Spanish synthesist Dom F. Scab is also one of Groove’s mainstays, a musician who has been refining his style over several albums. Facta is electronic sequencer music in a nutshell, once again reminding you both how indebted to 70s Tangerine Dream the style is and how much there still is left to explore using the technique, despite the looming influence. However, it doesn’t tend to get much better than Scab’s music, a synthesist that doesn’t automatically make you start wondering which period of Tangerine Dream is his favorite. It’s his sense of professionalism and the excellent production that win through, the sequencer lines are clear and snappy, the flourishes of piano and sound effects effective, and the melodies aren’t shallow enough to annoy you for days afterwards. Fans of the style, at least those who don’t need Mellotron choir samples to be happy, will likely embrace this one as his best yet. It’s some of the most creative sequencer work of the current era.
John Lakveet collaborated with Dom F. Scab on Silent Mars, and one could say he is a kindred spirit of sorts in the sequencer field (his last album was entitled Sequentiagite). Like Scab, Lakveet doesn’t go for the obvious space concepts (don’t worry, we’ll get to those), Epikus seems oriented to a Roman or Greek concept circa 202 AD, although one would be hard pressed to define it from the CD itself. While Scab’s latest stuck mostly to sequencers and their interplay, Lakveet includes plenty of atmospheric drift sections to break things up, and while Lakveet hasn’t assimilated his influences as fully as Scab has, he has come up with an appropriate ebb and flow for the musical energy. One can’t help but admire musicians in this style, attempting for distinction in a field still entirely dominated by the Berlin pioneers. It brings up the question of just how originality rears its head in a genre so intensely tied to a few artists.

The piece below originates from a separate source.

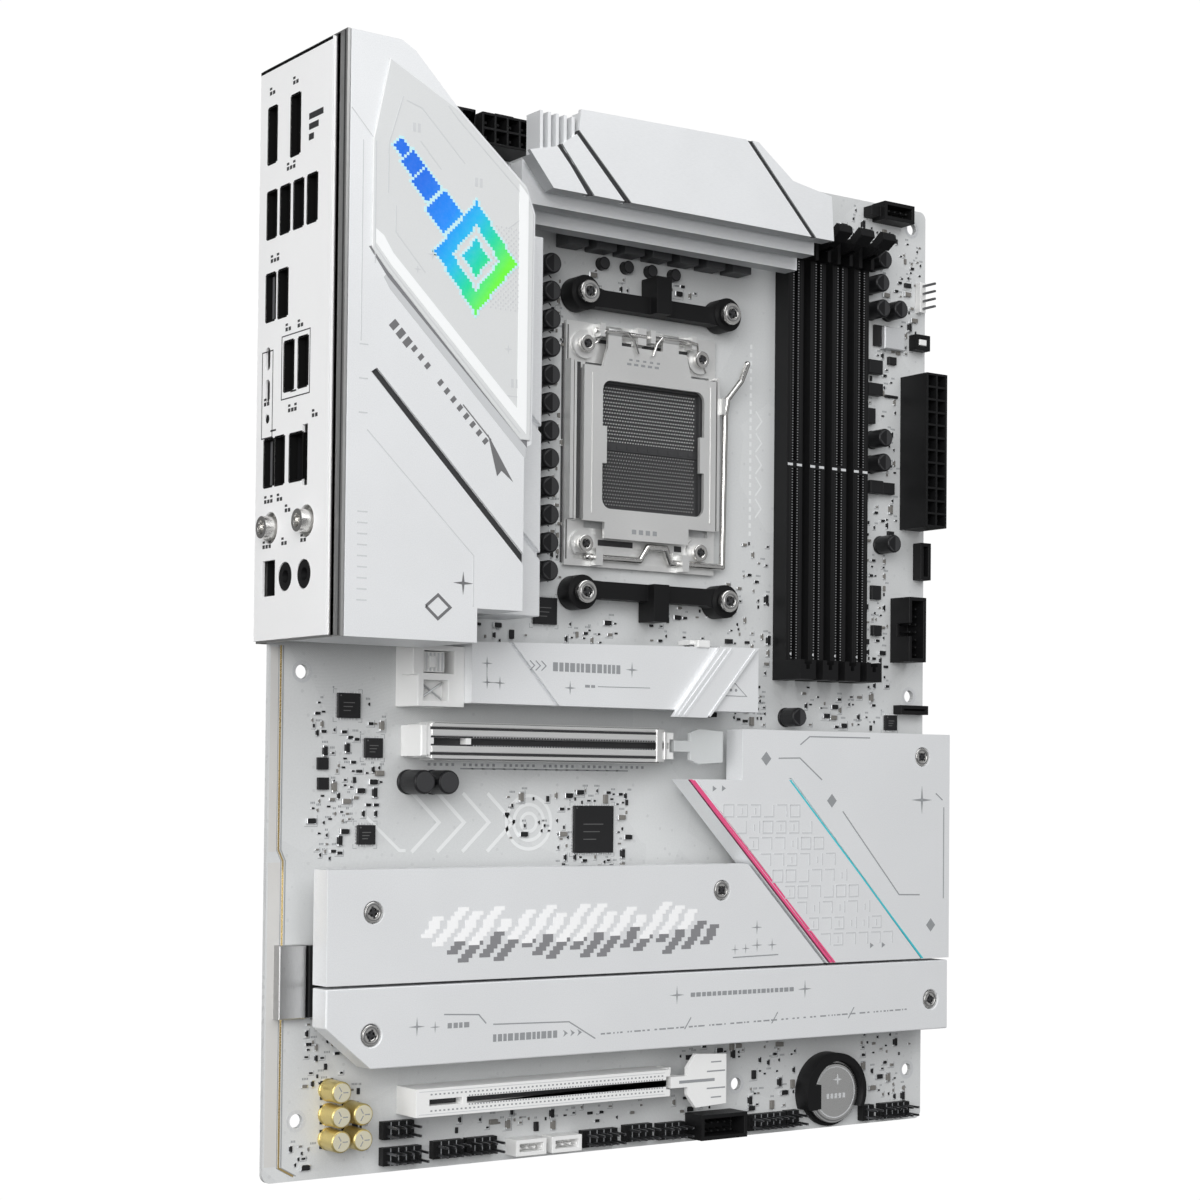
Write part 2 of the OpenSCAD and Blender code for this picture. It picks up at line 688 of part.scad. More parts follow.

For example, Dutch synthesist Gert Emmens seems entirely entrenched in the music of Tangerine Dream. His last release was called Asteroids, this one Wanderer of Time, and both pay musical tribute to space and the ultimate sequencer venue, the planetarium. Wanderer is rich in the ways of retro, with string and choir like synth patches (Mellotron? patch?), weird analog-like sound effects and sequencers galore. Of the titles reviewed here, this one is closest in spirit to the primary influences. Which is an issue of the duality of the sequencer electronic music genre, do we actually want more original music from these parts or do we just want more music that sounds like classic Tangerine Dream? Regardless, Emmens, like most Groove artists, presents a shining, professional product that ought to appeal to most fans of the style. It occasionally verges a bit too much on the sweet side for my tastes, but undoubtedly there is a larger audience waiting for this sort of thing, fans of Wavestar ought to find this one close to their hearts.

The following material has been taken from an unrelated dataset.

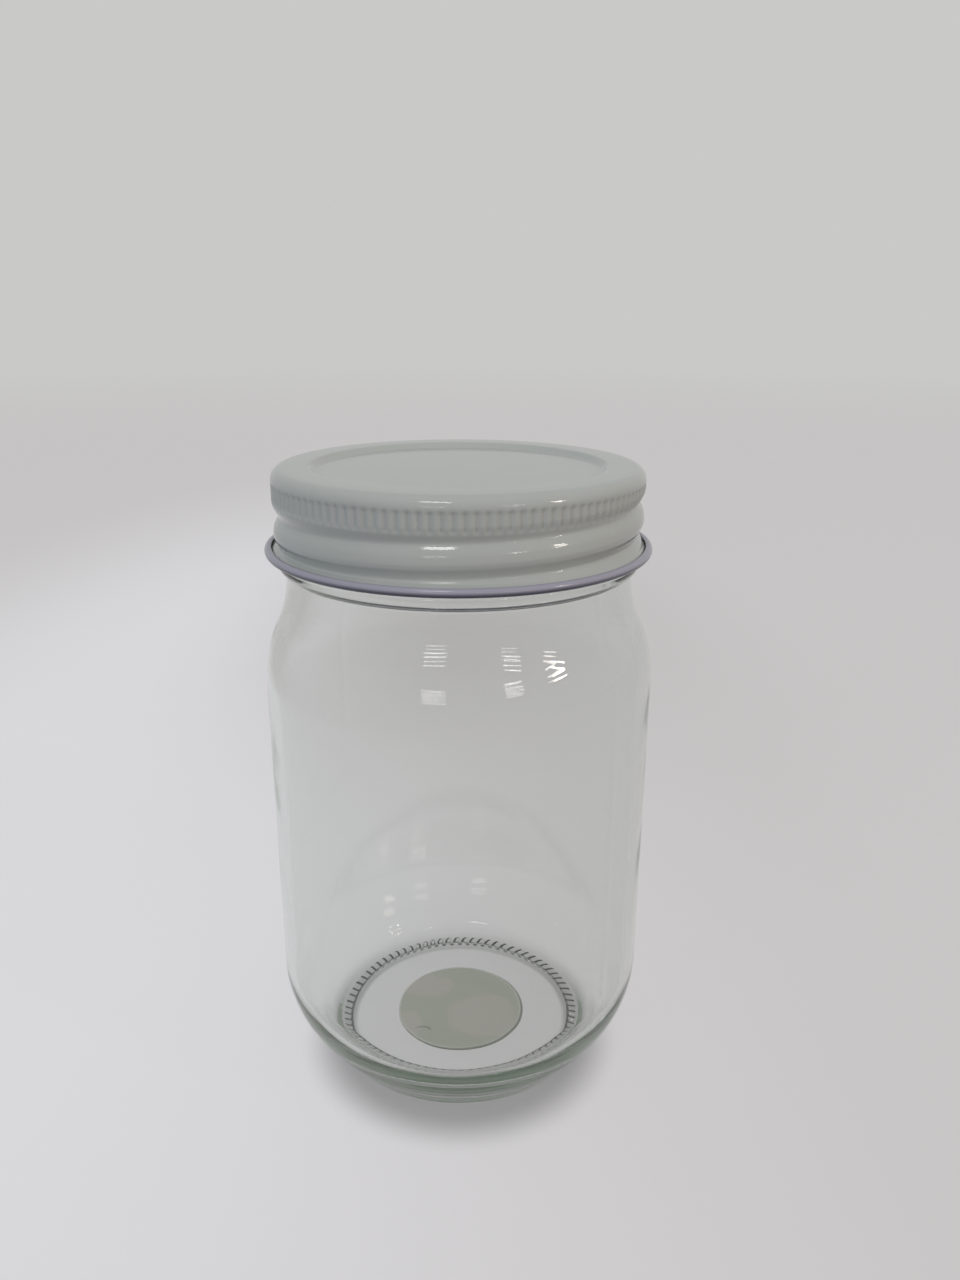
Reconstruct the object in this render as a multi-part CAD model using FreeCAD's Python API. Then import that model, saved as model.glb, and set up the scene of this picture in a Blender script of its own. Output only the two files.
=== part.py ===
import FreeCAD, Part
import math
import os

os.makedirs("parts", exist_ok=True)

# Screw-top glass jar, in millimetres. The origin is the centre of the ring that the jar stands on,
# +Z is up along the jar's axis and the front is -Y. An outline is given as corners in (radius,
# height, rounding) and turned about Z. An azimuth is 0 at the front and grows towards +X.

# Glass body
rim_height = 130.4            # sealing rim above the standing ring
body_diameter = 79.36
body_wall = 2.4
floor_height = 5.0            # inside floor above the standing ring
push_up = 1.2                 # underside of the floor above the standing ring
standing_ring_width = 1.4
push_up_slope_run = 0.6       # radial run from the standing ring up to the flat underside

# Heel, the slanted and rounded foot of the body
heel_height = 14.7            # corner of the heel's slant with the body's side
heel_slope = math.radians(37.5)
heel_wall = 3.2
heel_rounding = 23.0
foot_rounding = 2.4
inner_heel_rounding = 16.0
inner_foot_rounding = 5.0

# Shoulder, measured down from the rim and from the vertical
shoulder_drop = 25.9          # corner of the shoulder's slant with the neck
shoulder_slope = math.radians(25.8)
shoulder_rounding = 24.5

# Finish, the threaded neck under the lid
root_diameter = 68.2          # plain neck between the threads
finish_wall = 2.4
neck_step = 0.5               # the neck below the bead is wider than the thread root by this
rim_rounding = 0.8
bead_drop = 19.0              # lower edge of the neck bead below the rim
bead_height = 4.0
bead_depth = 1.0              # bead's reach past the neck below it
bead_rounding = 0.9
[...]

Not a Groove label as such, but distributed by them, is an eight-part opus by Andreas Akwara entitled Solar Eclipse. More images of space abound, yet this is not classic Berlin style sequencer music at all, the sequencing being mostly low-key and closer in style to the pulses found on Steve Roach / Vir Unis albums. It might only be in comparison to the others in this group, but the album suffers a bit from thin synthesizer sounds and a production not quite up to par. They impart a homogeneity to the proceedings that adds a bit of blur to what is a growing, unique style of electronic music. The closest comparison I can make is that to German Nik Tyndall, whose floating, shimmering style of music doesn’t resemble his 70s ancestors or the usual ambient artists. I’d certainly like to hear what Akwara could do with some fuller-sounding patches as this seems to be a promising niche. Clearly Euro-electronic is striving to surpass its influences while attempting to evoke the same sort of emotion and impact these same influences did for the new crop of artists. And really there is no label more intrepid than Groove where this is concerned.